Epicureans. Neyrey suggested that the opponents in 2 Peter are teachers who combine Epicurean philosophy with Christianity. Certainly Epicureanism was popular in the Greco-Roman world, and there are some points of the school of thought that resonate with Christianity But Epicureans were not exactly hedonists, so this may not be a complete answer.

Antinomians. Richard Bauckham suggested that the opponents in the letter represent some form of antinomianism (Jude, 2 Peter, 154-6). “Antinomian” refers to any theology which sees itself as separate from law. For the most part, this takes the shape of permitting (or even encouraging) sinful behavior.  These behaviors are not matters of indifference, but rather genuine sin as defined in scripture.  Because the believer is free in Christ, they are free to behave however they want, whether that is judged as immoral or not.

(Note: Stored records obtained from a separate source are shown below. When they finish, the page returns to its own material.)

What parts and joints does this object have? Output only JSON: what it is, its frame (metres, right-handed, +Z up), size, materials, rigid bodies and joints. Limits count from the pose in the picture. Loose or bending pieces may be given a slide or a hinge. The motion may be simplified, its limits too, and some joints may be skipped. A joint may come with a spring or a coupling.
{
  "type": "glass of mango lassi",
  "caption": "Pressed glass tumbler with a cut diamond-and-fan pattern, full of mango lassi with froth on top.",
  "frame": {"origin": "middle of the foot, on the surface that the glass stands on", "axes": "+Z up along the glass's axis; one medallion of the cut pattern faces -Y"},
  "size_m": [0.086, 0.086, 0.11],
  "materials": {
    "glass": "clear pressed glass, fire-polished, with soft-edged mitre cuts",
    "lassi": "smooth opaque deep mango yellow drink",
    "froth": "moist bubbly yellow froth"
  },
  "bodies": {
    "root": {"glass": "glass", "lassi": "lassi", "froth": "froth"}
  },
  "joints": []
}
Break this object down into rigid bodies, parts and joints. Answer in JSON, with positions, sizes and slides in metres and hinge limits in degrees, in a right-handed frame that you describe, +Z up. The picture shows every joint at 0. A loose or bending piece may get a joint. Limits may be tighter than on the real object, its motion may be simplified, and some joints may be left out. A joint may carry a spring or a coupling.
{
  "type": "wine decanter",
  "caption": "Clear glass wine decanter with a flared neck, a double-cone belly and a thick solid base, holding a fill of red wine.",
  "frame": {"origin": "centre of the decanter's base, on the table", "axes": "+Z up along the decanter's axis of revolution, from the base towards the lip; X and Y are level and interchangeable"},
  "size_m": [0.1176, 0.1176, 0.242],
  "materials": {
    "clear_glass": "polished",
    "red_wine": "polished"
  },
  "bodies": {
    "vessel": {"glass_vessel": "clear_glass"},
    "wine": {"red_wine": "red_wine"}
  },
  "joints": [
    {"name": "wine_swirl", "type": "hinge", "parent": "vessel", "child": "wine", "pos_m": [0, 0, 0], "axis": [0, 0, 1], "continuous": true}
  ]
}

The reference in 2 Peter 3:16 to Paul is important – the opponents are “twisting” Paul’s teaching in order to make it say something that was not intended.  In my view, this is probably the best way to describe these opponents.  They are post-Pauline Christians who have pushed the Pauline doctrine of freedom in Christ well past what Paul did.

The opponents are therefore (in the words of Baukham), “theologically unaware Christians” who compromise with the world on ethical issues (156).   This is the point of application to modern deviations from orthodox Christian theology and behavior.  How do you deal with the person who claims to be a follower of Jesus yet behaves in a way which is clearly sinful?  Do we “shun the unbeliever”?  Should we accept them regardless of the sin?  How does 2 Peter help  with this problem?

7 thoughts on “Who are the “Opponents” in Second Peter?

  1. 2 Peter 2:1-3 just may be some of the most important verses in the Letter! And also connects us with Jude 1:4 (comparing 2 Pet. 2:2). These “apostates”, have no moral law, and practice excess, immoderation in anything or everything, hence “licentiousness” and wantonness! I am seeking to use the more biblical terms and the older word definitions themselves. We all know where this has lead in our 21st century!

    Wow, can we see this today in our postmodern, postchristian culture!

  2. The Monty Python reference is classic. One of my all time favorite movies!

  3. From what I can tell the last group listed makes the most sense to me. If I read this right, the antinomian view (learning new words each day) basically says we can get away with whatever we want, whether moral or immoral. I think this is also a problem with people today. I don’t want to spark a giant debate, but it almost can be traced to what James says about faith and works. Simply put, those people who are actually living out their faith and growing in it are going to do the right things because that is the direction that they are headed. And the inverse is true for those that are heading in the wrong direction. If the solid foundation isn’t built then there is no support for what they may be saying or doing, and upon one failure it can be easy to drop from the top to the bottom.

    • “Antinomian” means simply no law, not even moral law, but as we can easily see in St. Paul, the moral law is still in effect for the Christian and the Christian life, i.e. the “Law of Christ”, (1 Cor. 9: 19-21, etc.) And here our great Reformer’s (Luther & Calvin) taught ‘Law & Gospel’.

  4. The identity of the opposition is quite difficult to ascertain. It could be any of the groups listed above or it could be something that is not known to us. It is completely possible that there were groups that we do not have names for that did not last for long or that morphed into some other movement. There are many different groups today that, in the future, probably will be unknown. Plus, with the ease with which information is communicated today, are more groups with opposing opinions today. While this was not possible in the first century there was still long distance communication which allowed for the travel of ideas. I believe that it is possible for Peter to be addressing a group that is not named or the earlier form of a later named group.

    In the matter of dealing with someone who claims to be a believer, but is not showing it, can be a difficult thing to do. We cannot simply accept the inappropriate actions of the person but the situation should be handled delicately. If the person is truly a believer than they should be sensitive to the moving of the Holy Spirit. It does not show the power of God through salvation if one does not work to obey the moral code that we should live by. “Show me your faith without deeds and I will show you my faith by my deeds.” (James 2:18b). We, as a body of believers, should try to reveal to the brother in sin that he is indeed in sin.

    • I might have set you up for a fall,since I have to agree with Robert, from Peter’s perspective these false teachers are outside of what it means to be a Christian. Rather than correcting a brother who is in error theologically, a better analogy would be, what do we say to Harold Camping or Westboro Baptist church? These people are not not on the wrong side of Calvinism (whichever side that is) or wrong about millennialism, they are not Christians but are claiming the name and making us all look bad.